### Given information

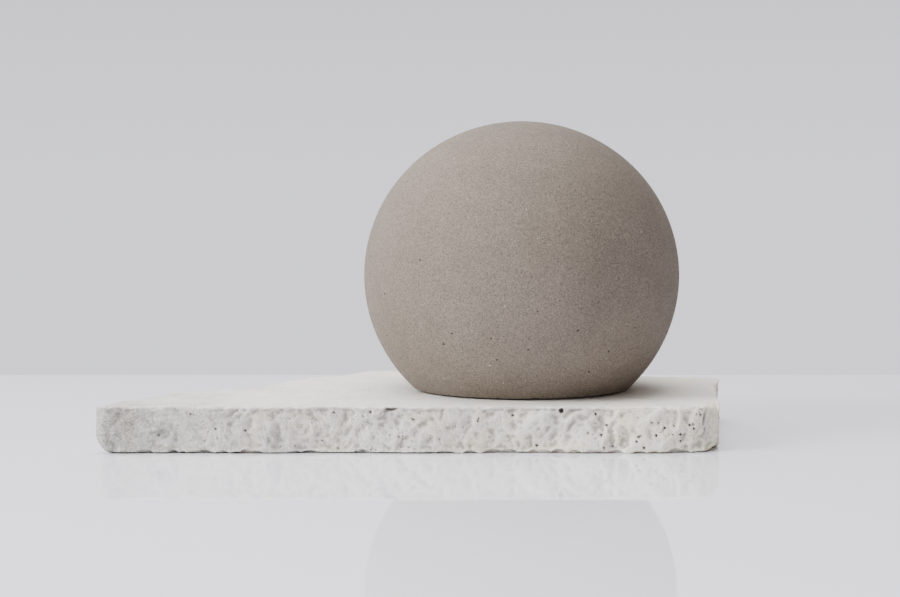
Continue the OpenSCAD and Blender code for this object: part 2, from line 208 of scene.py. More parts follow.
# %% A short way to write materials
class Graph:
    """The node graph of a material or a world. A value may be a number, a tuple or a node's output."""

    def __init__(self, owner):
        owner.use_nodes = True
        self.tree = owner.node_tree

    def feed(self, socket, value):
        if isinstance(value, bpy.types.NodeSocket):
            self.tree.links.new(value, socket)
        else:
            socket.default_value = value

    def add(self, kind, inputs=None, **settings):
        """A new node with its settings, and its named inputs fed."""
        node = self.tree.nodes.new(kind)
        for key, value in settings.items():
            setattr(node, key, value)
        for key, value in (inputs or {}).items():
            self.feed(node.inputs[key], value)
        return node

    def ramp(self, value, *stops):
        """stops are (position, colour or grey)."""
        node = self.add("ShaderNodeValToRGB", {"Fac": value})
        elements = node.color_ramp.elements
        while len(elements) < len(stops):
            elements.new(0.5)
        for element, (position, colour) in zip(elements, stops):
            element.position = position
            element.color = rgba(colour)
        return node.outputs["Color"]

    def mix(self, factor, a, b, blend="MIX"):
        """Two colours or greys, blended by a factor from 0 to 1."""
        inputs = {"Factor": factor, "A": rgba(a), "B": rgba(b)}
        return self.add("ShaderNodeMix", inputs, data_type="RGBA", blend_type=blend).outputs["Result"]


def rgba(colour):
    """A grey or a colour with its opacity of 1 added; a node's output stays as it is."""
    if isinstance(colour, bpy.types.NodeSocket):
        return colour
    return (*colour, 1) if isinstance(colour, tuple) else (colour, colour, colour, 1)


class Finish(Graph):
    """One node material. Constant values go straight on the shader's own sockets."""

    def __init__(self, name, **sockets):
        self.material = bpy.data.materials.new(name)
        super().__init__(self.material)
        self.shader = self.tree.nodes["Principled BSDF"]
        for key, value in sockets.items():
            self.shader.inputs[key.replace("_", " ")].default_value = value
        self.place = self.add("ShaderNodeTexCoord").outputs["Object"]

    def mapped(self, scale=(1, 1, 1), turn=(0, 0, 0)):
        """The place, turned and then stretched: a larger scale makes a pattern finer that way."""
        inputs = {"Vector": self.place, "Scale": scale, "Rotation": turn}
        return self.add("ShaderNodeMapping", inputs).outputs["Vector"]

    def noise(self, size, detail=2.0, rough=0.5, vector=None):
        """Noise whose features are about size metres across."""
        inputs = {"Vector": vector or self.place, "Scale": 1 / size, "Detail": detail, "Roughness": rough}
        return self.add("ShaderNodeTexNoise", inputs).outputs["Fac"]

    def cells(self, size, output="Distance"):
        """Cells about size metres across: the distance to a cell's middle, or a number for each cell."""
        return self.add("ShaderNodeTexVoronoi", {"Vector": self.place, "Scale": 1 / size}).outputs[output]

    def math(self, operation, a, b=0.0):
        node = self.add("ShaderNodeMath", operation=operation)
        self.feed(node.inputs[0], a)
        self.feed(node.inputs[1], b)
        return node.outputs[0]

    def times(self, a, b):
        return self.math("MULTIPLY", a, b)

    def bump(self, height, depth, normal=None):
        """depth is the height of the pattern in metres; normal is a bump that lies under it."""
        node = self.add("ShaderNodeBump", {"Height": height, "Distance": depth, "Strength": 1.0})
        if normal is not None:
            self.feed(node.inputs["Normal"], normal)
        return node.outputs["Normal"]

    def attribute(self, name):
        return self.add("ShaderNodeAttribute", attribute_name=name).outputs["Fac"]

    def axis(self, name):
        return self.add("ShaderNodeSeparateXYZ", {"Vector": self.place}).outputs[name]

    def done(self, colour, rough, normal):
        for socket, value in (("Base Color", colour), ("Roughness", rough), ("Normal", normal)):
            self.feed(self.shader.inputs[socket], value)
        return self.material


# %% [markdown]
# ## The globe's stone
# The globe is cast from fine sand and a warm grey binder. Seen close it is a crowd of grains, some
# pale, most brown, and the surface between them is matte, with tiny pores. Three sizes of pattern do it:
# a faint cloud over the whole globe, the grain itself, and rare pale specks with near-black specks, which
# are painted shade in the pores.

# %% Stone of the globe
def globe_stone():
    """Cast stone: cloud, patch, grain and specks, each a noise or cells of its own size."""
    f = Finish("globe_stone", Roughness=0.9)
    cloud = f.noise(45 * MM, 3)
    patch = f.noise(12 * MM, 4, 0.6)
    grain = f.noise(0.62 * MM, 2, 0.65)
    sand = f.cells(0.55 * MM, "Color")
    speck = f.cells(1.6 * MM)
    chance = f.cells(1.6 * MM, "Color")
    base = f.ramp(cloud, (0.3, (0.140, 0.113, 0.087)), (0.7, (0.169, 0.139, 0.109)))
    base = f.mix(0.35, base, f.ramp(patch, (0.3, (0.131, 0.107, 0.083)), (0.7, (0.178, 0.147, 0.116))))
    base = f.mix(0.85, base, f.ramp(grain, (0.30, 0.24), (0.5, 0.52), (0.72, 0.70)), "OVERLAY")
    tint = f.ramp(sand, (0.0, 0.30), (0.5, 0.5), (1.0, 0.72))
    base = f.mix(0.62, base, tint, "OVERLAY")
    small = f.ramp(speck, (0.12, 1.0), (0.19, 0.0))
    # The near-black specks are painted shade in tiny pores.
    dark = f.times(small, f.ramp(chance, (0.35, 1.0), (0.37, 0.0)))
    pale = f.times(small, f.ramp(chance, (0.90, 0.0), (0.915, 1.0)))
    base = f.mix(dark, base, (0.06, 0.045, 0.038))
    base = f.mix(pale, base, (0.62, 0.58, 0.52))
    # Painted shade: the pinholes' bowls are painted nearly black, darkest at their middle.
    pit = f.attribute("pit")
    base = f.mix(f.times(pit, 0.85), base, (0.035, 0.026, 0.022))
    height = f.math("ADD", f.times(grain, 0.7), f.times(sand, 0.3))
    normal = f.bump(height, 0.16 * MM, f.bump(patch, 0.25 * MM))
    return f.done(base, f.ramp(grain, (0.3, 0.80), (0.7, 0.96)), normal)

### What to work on
Leave out every line without the string "from" and copy the rest.

### Written answer
Continue the OpenSCAD and Blender code for this object: part 2, from line 208 of scene.py. More parts follow.
        """Two colours or greys, blended by a factor from 0 to 1."""
# The globe is cast from fine sand and a warm grey binder. Seen close it is a crowd of grains, some